The Arkema plant is only one of many oil refineries, chemical factories, and fracking operations that have released a rogues gallery of dangerous substances into the air and water near where Tropical Storm Harvey made landfall. Earlier this week, Houston residents who either chose not to leave or weren’t able to evacuate the city reported that the city’s east end had begun to smell kind of gassy. Well, not just kind of. Unbearable petrochemical smell gassy.

ExxonMobil reported that there were chemical leaks at its two Houston refineries. Was that the cause? Hard to say. Before the storm made landfall, Houston’s air quality monitors were taken down and put into storage, to prevent them from being torn apart by the storm.

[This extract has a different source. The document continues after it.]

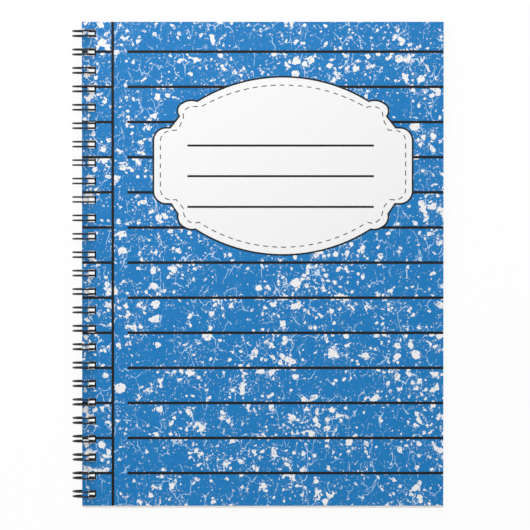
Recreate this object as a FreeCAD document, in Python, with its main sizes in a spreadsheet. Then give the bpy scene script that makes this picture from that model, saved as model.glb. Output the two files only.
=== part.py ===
import FreeCAD, Part
import math
import os
import Sketcher

from FreeCAD import Placement, Rotation, Vector

# A wire-bound composition notebook, lying on its back cover. X runs from the spine to the
# fore edge, Y from the foot to the head and Z up. The origin is on the floor, under the
# middle of the whole notebook. All sizes are in millimetres.

# The sizes that drive the model: cell name, value, what it is.
DRIVING = [
    ("cover_width", 166.0, "spine edge to fore edge of a cover"),
    ("cover_height", 222.25, "foot to head of the front cover"),
    ("front_thickness", 0.4, "card of the front cover"),
    ("page_thickness", 4.05, "all the leaves together, away from the spine"),
    ("back_thickness", 0.5, "board of the back cover"),
    ("page_inset", 0.5, "covers' spine edge to the pages' spine edge"),
    ("page_foot", 0.8, "pages beyond the front cover at the foot"),
    ("back_foot", 1.3, "back cover beyond the front cover at the foot"),
    ("leaf_clearance", 0.05, "each cover to the leaf beside it"),
    ("hole_side", 3.8, "square punched hole"),
    ("hole_margin", 2.65, "spine edge to the hole, on every leaf"),
    ("loop_pitch", 8.4667, "three double loops to the inch along the spine"),
    ("end_margin", 4.0, "head or foot edge to the middle of the nearest loop, at least"),
    ("wire_thickness", 0.8, "round wire"),
    ("wire_clearance", 0.05, "bottom runs of the wire to the leaves above and below"),
    ("twin_clearance", 0.375, "each twin wire to the side of its hole"),
    ("rim_clearance", 0.4, "wire to the outer rim of the hole in the front cover"),
    ("ring_room", 2.765, "stack of leaves to the loop's centre line, above and below"),
    ("bend_radius", 0.7, "bends between a loop and the bottom run beside it"),
    ("tip_drop", 0.3, "end of a closed loop below the bottom runs"),
    ("relief_rim", 1.6, "pages raised over the wire, beyond the holes"),
    ("relief_ramp", 14.0, "length over which they come down to the back cover"),
]

# Sizes worked out in the sheet from the ones above.
WORKED_OUT = [
    ("wire_side", "wire_thickness * 0.886227"),
    ("wire_slot", "wire_thickness + 2 * wire_clearance"),
    ("relief", "wire_slot - leaf_clearance"),
    ("stack", "front_thickness + page_thickness + 2 * leaf_clearance + back_thickness"),
    ("ring_radius", "stack / 2 + ring_room"),
    ("ring_centre_z", "ring_radius + wire_side / 2"),
    ("back_z", "ring_centre_z - stack / 2"),
    ("page_z", "back_z + back_thickness + leaf_clearance"),
    ("front_z", "page_z + page_thickness + leaf_clearance"),
    ("wire_in_hole", "hole_margin + hole_side - rim_clearance - wire_thickness / 2"),
    ("ring_from_spine", "wire_in_hole - sqrt(ring_radius ^ 2 - (stack / 2) ^ 2)"),
    ("overhang", "ring_radius + wire_side / 2 - ring_from_spine"),
    ("spine_x", "(overhang - cover_width) / 2"),
    ("front_y", "(back_foot - cover_height) / 2"),
    ("twin_spacing", "hole_side - wire_thickness - 2 * twin_clearance"),
    ("loop_count", "floor((cover_height - 2 * end_margin) / loop_pitch) + 1"),
    ("first_loop", "(cover_height - (loop_count - 1) * loop_pitch) / 2"),
]

SQUARE_CORNERS = [(0, 0), (1, 0), (1, 1), (0, 1)]
LENGTH_DEGREES = 24
VOLUME_TOLERANCE = 0.01


def make_sheet(doc):
    """The spreadsheet that holds every size, one row each: note, value and alias."""
    sheet = doc.addObject("Spreadsheet::Sheet", "sizes")
    rows = [(alias, str(value), note) for alias, value, note in DRIVING]
    rows += [(alias, "=" + formula, "worked out") for alias, formula in WORKED_OUT]
    for row, (alias, content, note) in enumerate(rows, start=1):
        sheet.set(f"A{row}", note)
        sheet.set(f"B{row}", content)
        sheet.setAlias(f"B{row}", alias)
    doc.recompute()
    return sheet


def origin_plane(body, role):
    """One of the body's own origin planes or axes."""
    return next(item for item in body.Origin.OriginFeatures if item.Role == role)


def outline_sketch(body, name, plane, corners):
    """A closed outline on one of the body's planes. Each corner is a pair of expressions."""
    sketch = body.newObject("Sketcher::SketchObject", name)
    sketch.AttachmentSupport = [(origin_plane(body, plane), "")]
    sketch.MapMode = "FlatFace"
    places = [Vector(*(body.evalExpression(value) for value in corner), 0) for corner in corners]
    for side, place in enumerate(places):
        sketch.addGeometry(Part.LineSegment(place, places[(side + 1) % len(places)]), False)
    for side, corner in enumerate(corners):
        following = (side + 1) % len(corners)
        sketch.addConstraint(Sketcher.Constraint("Coincident", side, 2, following, 1))
        for direction, expression in zip(("DistanceX", "DistanceY"), corner):
            place = body.evalExpression(expression)
            index = sketch.addConstraint(Sketcher.Constraint(direction, -1, 1, side, 1, place))
            sketch.setExpression(f"Constraints[{index}]", expression)
    return sketch


def rectangle(left, low, width, height):
    """The corners of a rectangle, as expressions."""
    right = f"{left} + {width}"
    high = f"{low} + {height}"
    return [(left, low), (right, low), (right, high), (left, high)]


def punch_holes(body, foot):
    """Cuts the row of square holes. foot is how far the leaf reaches below the front cover."""
    name = body.Name
    first_hole = f"{foot} + sizes.first_loop - sizes.hole_side / 2"
    square = rectangle("sizes.hole_margin", first_hole, "sizes.hole_side", "sizes.hole_side")
    hole = body.newObject("PartDesign::Pocket", name + "_punch")
    hole.Profile = outline_sketch(body, name + "_hole", "XY_Plane", square)
    hole.Type = "ThroughAll"
    hole.Reversed = True

    row = body.newObject("PartDesign::LinearPattern", name + "_row")
    row.Originals = [hole]
    row.Direction = (origin_plane(body, "Y_Axis"), [""])
    row.setExpression("Length", "sizes.loop_pitch * (sizes.loop_count - 1)")
    row.setExpression("Occurrences", "sizes.loop_count")
    body.Tip = row


def put(body, x, y, z):
    """Binds a body's place to the sheet. Each leaf's own origin is its foot corner at the spine."""
    for axis, expression in zip("xyz", (x, y, z)):
        body.setExpression(f"Placement.Base.{axis}", expression)


def flat_cover(doc, name, foot, thickness, height_on_floor):
    """A flat cover with its holes, reaching foot below the front cover's edge."""
    body = doc.addObject("PartDesign::Body", name)
    outline = rectangle("0", "0", "sizes.cover_width", f"(sizes.cover_height + {foot})")
    card = body.newObject("PartDesign::Pad", name + "_card")
    card.Profile = outline_sketch(body, name + "_outline", "XY_Plane", outline)
    card.setExpression("Length", thickness)
    punch_holes(body, foot)
    put(body, "sizes.spine_x", f"sizes.front_y - {foot}", height_on_floor)
    return body


def front_cover(doc):
    """The printed card on top."""
    return flat_cover(doc, "front_cover", "0", "sizes.front_thickness", "sizes.front_z")


def back_cover(doc):
    """The board that the notebook lies on, cut a little longer at the foot."""
    return flat_cover(
        doc, "back_cover", "sizes.back_foot", "sizes.back_thickness", "sizes.back_z"
    )


def page_block(doc):
    """All the ruled leaves together, a little further from the spine than the covers. Along the
    spine they ride over the wire's bottom runs, and further out they come down to the board."""
    body = doc.addObject("PartDesign::Body", "page_block")
    raised = "sizes.hole_margin + sizes.hole_side + sizes.relief_rim"
    width = "sizes.cover_width - sizes.page_inset"
    end_view = [
        ("0", "sizes.relief"),
        (raised, "sizes.relief"),
        (f"{raised} + sizes.relief_ramp", "0"),
        (width, "0"),
        (width, "sizes.page_thickness"),
        ("0", "sizes.page_thickness"),
    ]
    leaves = body.newObject("PartDesign::Pad", "page_block_leaves")
    leaves.Profile = outline_sketch(body, "page_block_end_view", "XZ_Plane", end_view)
    leaves.Reversed = True
    leaves.setExpression("Length", "sizes.cover_height + sizes.page_foot")
    punch_holes(body, "sizes.page_foot")
    foot_y = "sizes.front_y - sizes.page_foot"
    put(body, "sizes.spine_x + sizes.page_inset", foot_y, "sizes.page_z")
    return body


def flat_face(corners):
    """A flat face between corners in order."""
    return Part.Face(Part.makePolygon(corners + corners[:1]))


class BentWire:
    """A wire being bent: each run or bend adds faces and moves the wire's end section on. A bend
    is made of short straight lengths, which keeps all the turns together to few faces."""

    def __init__(self, section):
        self.section = section
        self.faces = [flat_face(section)]

    def reach(self, section):
        for side, corner in enumerate(self.section):
            following = (side + 1) % len(section)
            self.faces.append(
                flat_face([corner, self.section[following], section[following], section[side]])
            )
        self.section = section

    def run(self, vector):
        self.reach([corner + vector for corner in self.section])

    def bend(self, centre, axis, degrees):
        lengths = math.ceil(abs(degrees) / LENGTH_DEGREES)
        step = Rotation(axis, degrees / lengths)
        for _ in range(lengths):
            self.reach([centre + step.multVec(corner - centre) for corner in self.section])

    def solid(self):
        shell = Part.makeShell(self.faces + [flat_face(self.section)])
        shell.sewShape()
        return Part.makeSolid(shell)


def loop_angles(sheet):
    """Degrees about the ring's middle, up from the side of the fore edge, at which a loop leaves
    the bottom run and at which its closed end starts. Both lie between the pages and the board."""
    run_z = sheet.stack / -2 + sheet.back_thickness + sheet.wire_slot / 2
    tip_z = run_z - sheet.tip_drop
    half_twin = sheet.twin_spacing / 2
    root = math.asin(run_z / math.hypot(sheet.ring_radius, sheet.bend_radius))
    root += math.atan(sheet.bend_radius / sheet.ring_radius)
    tip = math.asin(tip_z / math.hypot(sheet.ring_radius, half_twin))
    tip -= math.atan(half_twin / sheet.ring_radius)
    return math.degrees(root), math.degrees(tip)


def wire_section(sheet):
    """The corners of the wire's cut at the root of its first loop, laid out at angle zero: a
    square with as much steel as the round wire."""
    side = sheet.wire_side
    middle = Vector(sheet.ring_radius, -sheet.twin_spacing / 2, 0)
    return [middle + Vector((x - 0.5) * side, (y - 0.5) * side, 0) for x, y in SQUARE_CORNERS]


def binding_wire(doc, sheet):
    """One wire bent into double loops, round the spine and through every hole. The closed end of
    each loop comes up through the back cover and nests between the bottom runs."""
    root, tip = loop_angles(sheet)
    along_spine = Vector(0, 1, 0)
    outward = Rotation(along_spine, -root).multVec(Vector(1, 0, 0))
    tip_outward = Rotation(along_spine, -tip).multVec(Vector(1, 0, 0))
    half_twin = sheet.twin_spacing / 2
    bottom_run = sheet.loop_pitch - sheet.twin_spacing - 2 * sheet.bend_radius
    stops = [root, 90, 180, 270, 360 + tip]
    quarters = [after - before for before, after in zip(stops, stops[1:])]

    to_root = Rotation(along_spine, -root)
    wire = BentWire([to_root.multVec(corner) for corner in wire_section(sheet)])
    for loop in range(int(sheet.loop_count)):
        middle = along_spine * (loop * sheet.loop_pitch)
        if loop:
            bend_centre = middle - along_spine * (half_twin + sheet.bend_radius)
            wire.bend(bend_centre, outward, 90)
        for quarter in quarters:
            wire.bend(middle, along_spine, -quarter)
        wire.bend(middle, tip_outward, -180)
        for quarter in reversed(quarters):
            wire.bend(middle, along_spine, quarter)
        if loop < sheet.loop_count - 1:
            bend_centre = middle + along_spine * (half_twin + sheet.bend_radius)
            wire.bend(bend_centre, outward, 90)
            wire.run(along_spine * bottom_run)

    feature = doc.addObject("Part::Feature", "binding_wire")
    feature.Shape = wire.solid()
    place = Vector(
        sheet.spine_x + sheet.ring_from_spine, sheet.front_y + sheet.first_loop, sheet.ring_centre_z
    )
    feature.Placement = Placement(place, Rotation())
    return feature


def leaf_volumes(sheet):
    """What each punched leaf should measure, to catch a hole that cuts nothing."""
    holes = sheet.loop_count * sheet.hole_side**2
    back_height = sheet.cover_height + sheet.back_foot
    page_height = sheet.cover_height + sheet.page_foot
    page_width = sheet.cover_width - sheet.page_inset
    raised = sheet.hole_margin + sheet.hole_side + sheet.relief_rim + sheet.relief_ramp / 2
    end_area = page_width * sheet.page_thickness - raised * sheet.relief
    page_holes = holes * (sheet.page_thickness - sheet.relief)
    return {
        "front_cover": (sheet.cover_width * sheet.cover_height - holes) * sheet.front_thickness,
        "back_cover": (sheet.cover_width * back_height - holes) * sheet.back_thickness,
        "page_block": end_area * page_height - page_holes,
    }


def check_parts(doc, sheet, parts):
    """Stops if an object failed, a shape isn't one valid solid or a leaf lacks its holes."""
    for item in doc.Objects:
        if "Invalid" in item.State or "Error" in item.State:
            raise RuntimeError(f"{item.Name} failed to compute")
    volumes = leaf_volumes(sheet)
    for part in parts:
        shape = part.Shape
        if shape.isNull() or not shape.isValid() or len(shape.Solids) != 1:
            raise RuntimeError(f"{part.Label} isn't one valid solid")
        error = shape.Volume - volumes.get(part.Label, shape.Volume)
        if abs(error) > VOLUME_TOLERANCE:
            raise RuntimeError(f"{part.Label} is off by {error:.3f} cubic mm")


doc = FreeCAD.newDocument("composition_notebook")
sizes = make_sheet(doc)
sub_parts = [front_cover(doc), page_block(doc), back_cover(doc), binding_wire(doc, sizes)]
for sub_part in sub_parts:
    sub_part.Label = sub_part.Name
doc.recompute()
check_parts(doc, sizes, sub_parts)

os.makedirs("parts", exist_ok=True)
for sub_part in sub_parts:
    sub_part.Shape.exportStep(f"parts/{sub_part.Label}.step")
    box = sub_part.Shape.BoundBox
    print(sub_part.Label, round(box.XLength, 2), round(box.YLength, 2), round(box.ZLength, 2))
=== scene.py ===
import math
import random

import bmesh
import bpy
from mathutils import Matrix, Vector


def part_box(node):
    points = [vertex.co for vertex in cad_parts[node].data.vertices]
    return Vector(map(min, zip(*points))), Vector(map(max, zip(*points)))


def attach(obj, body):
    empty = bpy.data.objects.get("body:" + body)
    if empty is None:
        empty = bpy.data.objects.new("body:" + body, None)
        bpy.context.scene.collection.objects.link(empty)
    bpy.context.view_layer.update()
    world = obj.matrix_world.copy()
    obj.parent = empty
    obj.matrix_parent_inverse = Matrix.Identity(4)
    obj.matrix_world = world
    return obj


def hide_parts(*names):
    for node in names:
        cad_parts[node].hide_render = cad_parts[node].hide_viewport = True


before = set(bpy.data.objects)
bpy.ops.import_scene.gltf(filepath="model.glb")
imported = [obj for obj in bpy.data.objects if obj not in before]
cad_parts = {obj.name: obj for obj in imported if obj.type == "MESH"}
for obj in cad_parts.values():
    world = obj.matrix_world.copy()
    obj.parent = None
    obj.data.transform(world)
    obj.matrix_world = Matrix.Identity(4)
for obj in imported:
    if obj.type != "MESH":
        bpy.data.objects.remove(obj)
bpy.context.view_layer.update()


# The view of the photograph: from 1.8 m above the front cover, leaning a little towards its head,
# so that the loops are seen edge on there and open out towards the foot.
MM = 0.001
VIEW_LEAN = math.radians(-1.1)
VIEW_DISTANCE = 1.8
VIEW_WIDTH = 243.4 * MM
SENSOR_WIDTH = 36.0
PHOTO_SIDE = 530
COVER_MIDDLE_PX = (262.75, 264.0)

front_low, front_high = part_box("front_cover")
cover_top = front_high.z
cover_middle = (front_low + front_high) / 2
cover_middle.z = cover_top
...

A report by Politico looked at regulatory filings from oil and gas refineries and found that, by their own estimation, those facilities had released more than 2 million pounds of dangerous chemicals into the air during the last week. Chemical maker Chevron Phillips flared what it estimated to be 766,000 pounds of chemicals before it shut down its Baytown plant in preparation for the storm. Dow Chemical, in Freeport, released a smorgasbord of benzene, propane, ethylene, and toluene after it was struck by lightning. In the case of Kinder Morgan’s Pasadena terminal, water flooded into storage tanks until the chemicals lifted out and simply floated away. Offshore oil and gas platforms in the Gulf were completely abandoned. Old Superfund sites filled with water, dispersing pollutants like dioxin farther into surrounding communities. Latino communities, which tend to be located closer to refineries and other pollution sources than white neighborhoods (even after adjusting for income level), are likely to have disproportionate health risks from the pollution released by Harvey.

For decades now, environmental and public-health watchdog groups have been warning about the risk posed by putting so many of the nation’s refineries and factories in the path of so many of the nation’s hurricanes. The Arkema explosion appears to prove the point: Once the plant was flooded and its refrigeration system failed, an explosion was all but inevitable.

The Gulf Coast is responsible for almost a quarter of petroleum refining in the U.S. and half of the country's chemical manufacturing. It is also clear that the Gulf Coast is going to be seeing many more hurricanes in its future, even if they won’t all be quite as bad as Harvey. We already heard lots of talk about hurricane-proofing major cities like New York, New Orleans, and Houston. Now it’s time to have those same conversations about our chemical infrastructure.